George Lajpold

Personal information
- Full name: George Turirua Lajpold
- Born: New Zealand

Playing information
- Position: Fullback
Club
| Years | Team | Pld | T | G | FG | P |
| 1976–96 | Randwick | 300+ |  |  |  |  |
Representative
| Years | Team | Pld | T | G | FG | P |
| 1979–92 | Wellington |  |  |  |  |  |
| 1982–87 | Central Districts | 20 |  |  |  |  |
| 1986 | Cook Islands | 6 |  |  |  |  |
| 1987 | New Zealand | 1 | 0 | 0 | 0 | 0 |
- Source:

= George Lajpold =

Cook Islands & NZ international rugby league footballer

George Turirua Lajpold is a New Zealand former rugby league footballer who represented New Zealand.

==Playing career==
Lajpold played for the Randwick Kingfishers club in the Wellington Rugby League competition and represented Wellington.
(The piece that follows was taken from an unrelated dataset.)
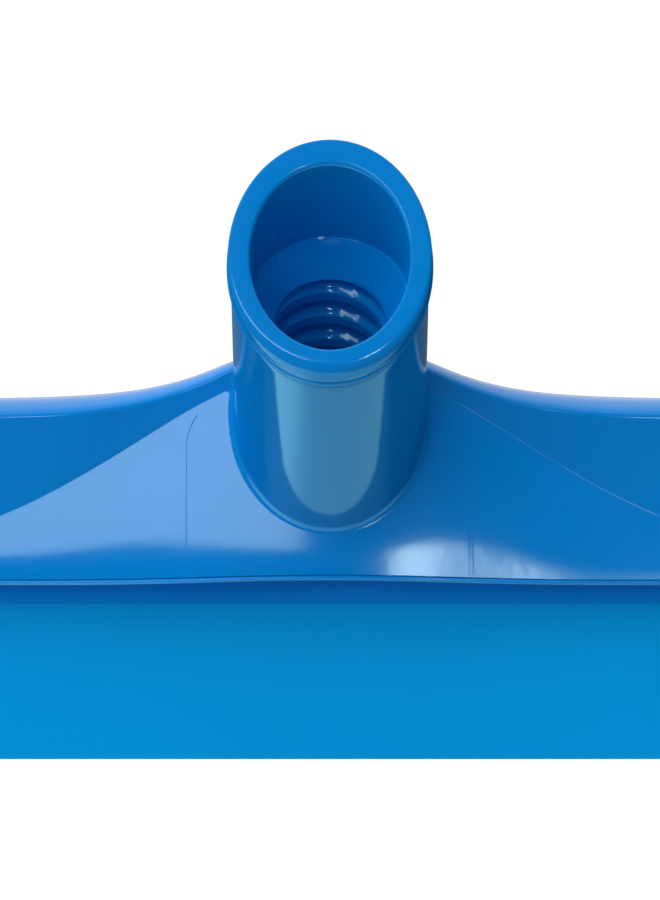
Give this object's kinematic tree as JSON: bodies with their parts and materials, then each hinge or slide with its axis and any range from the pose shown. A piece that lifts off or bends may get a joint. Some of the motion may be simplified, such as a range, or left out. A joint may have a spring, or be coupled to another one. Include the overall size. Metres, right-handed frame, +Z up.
{
  "type": "floor squeegee head",
  "caption": "Long wing-shaped floor squeegee head with an angled, threaded handle socket, a slide-in cassette rail and a soft wiper blade.",
  "frame": {"origin": "middle of the blade's lower edge, where it meets the floor", "axes": "+Z up from the floor to the wing's top, +X along the blade, -Y to the front, the side that the handle socket leans to"},
  "size_m": [0.4, 0.0672, 0.1406],
  "materials": {
    "frame": "glossy moulded blue polypropylene",
    "rail": "satin moulded blue polypropylene",
    "blade": "satin blue thermoplastic rubber"
  },
  "bodies": {
    "frame": {"socket_frame": "frame"},
    "cassette": {"cassette_rail": "rail", "wiper_blade": "blade"}
  },
  "joints": [
    {"name": "cassette_slide", "type": "slide", "parent": "frame", "child": "cassette", "axis": [1, 0, 0], "range_m": [-0.38, 0.38]}
  ]
}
He was selected for Central Districts in 1982. In 1987 he played for a New Zealand XIII before being selected to tour Australia with New Zealand. Lajpold sustained an injury when representing Wellington just prior to the tour. The injury was re-aggravated early in the tour and Lajpold returned to New Zealand. Lajpold also played 6 tests for his native country the Cook Islands in the Pacific Cup held in Rarotonga in 1986. Lajpold retired as a player in 1996 after 20 years of premier and representative league.